### [Records to use]
----
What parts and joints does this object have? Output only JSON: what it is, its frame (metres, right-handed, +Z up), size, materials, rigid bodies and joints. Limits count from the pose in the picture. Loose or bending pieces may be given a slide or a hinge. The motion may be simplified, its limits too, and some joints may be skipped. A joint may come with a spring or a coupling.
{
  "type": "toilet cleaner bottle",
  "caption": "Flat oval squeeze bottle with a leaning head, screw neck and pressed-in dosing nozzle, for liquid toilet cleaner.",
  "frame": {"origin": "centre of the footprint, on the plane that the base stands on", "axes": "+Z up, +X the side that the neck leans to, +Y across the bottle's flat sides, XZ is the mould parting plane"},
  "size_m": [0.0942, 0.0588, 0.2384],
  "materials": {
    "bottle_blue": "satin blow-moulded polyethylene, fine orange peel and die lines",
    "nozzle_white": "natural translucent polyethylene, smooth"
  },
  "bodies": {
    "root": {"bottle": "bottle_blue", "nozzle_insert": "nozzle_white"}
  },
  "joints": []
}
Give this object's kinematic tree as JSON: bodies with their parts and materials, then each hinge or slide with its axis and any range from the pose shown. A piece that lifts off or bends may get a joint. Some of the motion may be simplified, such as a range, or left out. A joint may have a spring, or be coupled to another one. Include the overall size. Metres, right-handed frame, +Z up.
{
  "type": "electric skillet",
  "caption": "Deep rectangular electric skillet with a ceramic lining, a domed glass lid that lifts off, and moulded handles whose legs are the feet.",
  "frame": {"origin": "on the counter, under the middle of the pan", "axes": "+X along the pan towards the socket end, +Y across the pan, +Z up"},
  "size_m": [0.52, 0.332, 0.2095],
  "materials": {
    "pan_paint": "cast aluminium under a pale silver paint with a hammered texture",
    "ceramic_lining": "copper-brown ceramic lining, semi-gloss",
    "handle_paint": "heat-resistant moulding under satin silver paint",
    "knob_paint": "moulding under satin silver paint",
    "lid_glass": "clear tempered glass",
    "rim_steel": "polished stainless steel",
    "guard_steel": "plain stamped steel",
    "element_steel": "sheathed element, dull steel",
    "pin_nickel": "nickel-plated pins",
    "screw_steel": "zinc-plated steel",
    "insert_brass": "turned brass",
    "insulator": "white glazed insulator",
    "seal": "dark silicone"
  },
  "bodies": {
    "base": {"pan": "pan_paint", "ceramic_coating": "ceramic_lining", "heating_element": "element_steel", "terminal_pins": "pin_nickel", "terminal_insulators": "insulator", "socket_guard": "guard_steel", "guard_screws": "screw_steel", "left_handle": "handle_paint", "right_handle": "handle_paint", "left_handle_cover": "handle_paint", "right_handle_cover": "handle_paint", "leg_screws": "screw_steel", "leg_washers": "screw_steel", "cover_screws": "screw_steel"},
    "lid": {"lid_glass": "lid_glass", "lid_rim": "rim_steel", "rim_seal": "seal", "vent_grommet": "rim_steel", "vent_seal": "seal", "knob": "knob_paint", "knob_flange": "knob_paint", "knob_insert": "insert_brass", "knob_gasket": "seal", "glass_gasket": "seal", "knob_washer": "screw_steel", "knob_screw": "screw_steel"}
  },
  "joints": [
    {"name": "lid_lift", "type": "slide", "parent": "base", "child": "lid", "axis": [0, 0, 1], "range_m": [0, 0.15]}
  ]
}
----
### [Task to carry out]
Go through the listing and print each line exactly as it appears.

### [Finished task]
What parts and joints does this object have? Output only JSON: what it is, its frame (metres, right-handed, +Z up), size, materials, rigid bodies and joints. Limits count from the pose in the picture. Loose or bending pieces may be given a slide or a hinge. The motion may be simplified, its limits too, and some joints may be skipped. A joint may come with a spring or a coupling.
{
  "type": "toilet cleaner bottle",
  "caption": "Flat oval squeeze bottle with a leaning head, screw neck and pressed-in dosing nozzle, for liquid toilet cleaner.",
  "frame": {"origin": "centre of the footprint, on the plane that the base stands on", "axes": "+Z up, +X the side that the neck leans to, +Y across the bottle's flat sides, XZ is the mould parting plane"},
  "size_m": [0.0942, 0.0588, 0.2384],
  "materials": {
    "bottle_blue": "satin blow-moulded polyethylene, fine orange peel and die lines",
    "nozzle_white": "natural translucent polyethylene, smooth"
  },
  "bodies": {
    "root": {"bottle": "bottle_blue", "nozzle_insert": "nozzle_white"}
  },
  "joints": []
}
Give this object's kinematic tree as JSON: bodies with their parts and materials, then each hinge or slide with its axis and any range from the pose shown. A piece that lifts off or bends may get a joint. Some of the motion may be simplified, such as a range, or left out. A joint may have a spring, or be coupled to another one. Include the overall size. Metres, right-handed frame, +Z up.
{
  "type": "electric skillet",
  "caption": "Deep rectangular electric skillet with a ceramic lining, a domed glass lid that lifts off, and moulded handles whose legs are the feet.",
  "frame": {"origin": "on the counter, under the middle of the pan", "axes": "+X along the pan towards the socket end, +Y across the pan, +Z up"},
  "size_m": [0.52, 0.332, 0.2095],
  "materials": {
    "pan_paint": "cast aluminium under a pale silver paint with a hammered texture",
    "ceramic_lining": "copper-brown ceramic lining, semi-gloss",
    "handle_paint": "heat-resistant moulding under satin silver paint",
    "knob_paint": "moulding under satin silver paint",
    "lid_glass": "clear tempered glass",
    "rim_steel": "polished stainless steel",
    "guard_steel": "plain stamped steel",
    "element_steel": "sheathed element, dull steel",
    "pin_nickel": "nickel-plated pins",
    "screw_steel": "zinc-plated steel",
    "insert_brass": "turned brass",
    "insulator": "white glazed insulator",
    "seal": "dark silicone"
  },
  "bodies": {
    "base": {"pan": "pan_paint", "ceramic_coating": "ceramic_lining", "heating_element": "element_steel", "terminal_pins": "pin_nickel", "terminal_insulators": "insulator", "socket_guard": "guard_steel", "guard_screws": "screw_steel", "left_handle": "handle_paint", "right_handle": "handle_paint", "left_handle_cover": "handle_paint", "right_handle_cover": "handle_paint", "leg_screws": "screw_steel", "leg_washers": "screw_steel", "cover_screws": "screw_steel"},
    "lid": {"lid_glass": "lid_glass", "lid_rim": "rim_steel", "rim_seal": "seal", "vent_grommet": "rim_steel", "vent_seal": "seal", "knob": "knob_paint", "knob_flange": "knob_paint", "knob_insert": "insert_brass", "knob_gasket": "seal", "glass_gasket": "seal", "knob_washer": "screw_steel", "knob_screw": "screw_steel"}
  },
  "joints": [
    {"name": "lid_lift", "type": "slide", "parent": "base", "child": "lid", "axis": [0, 0, 1], "range_m": [0, 0.15]}
  ]
}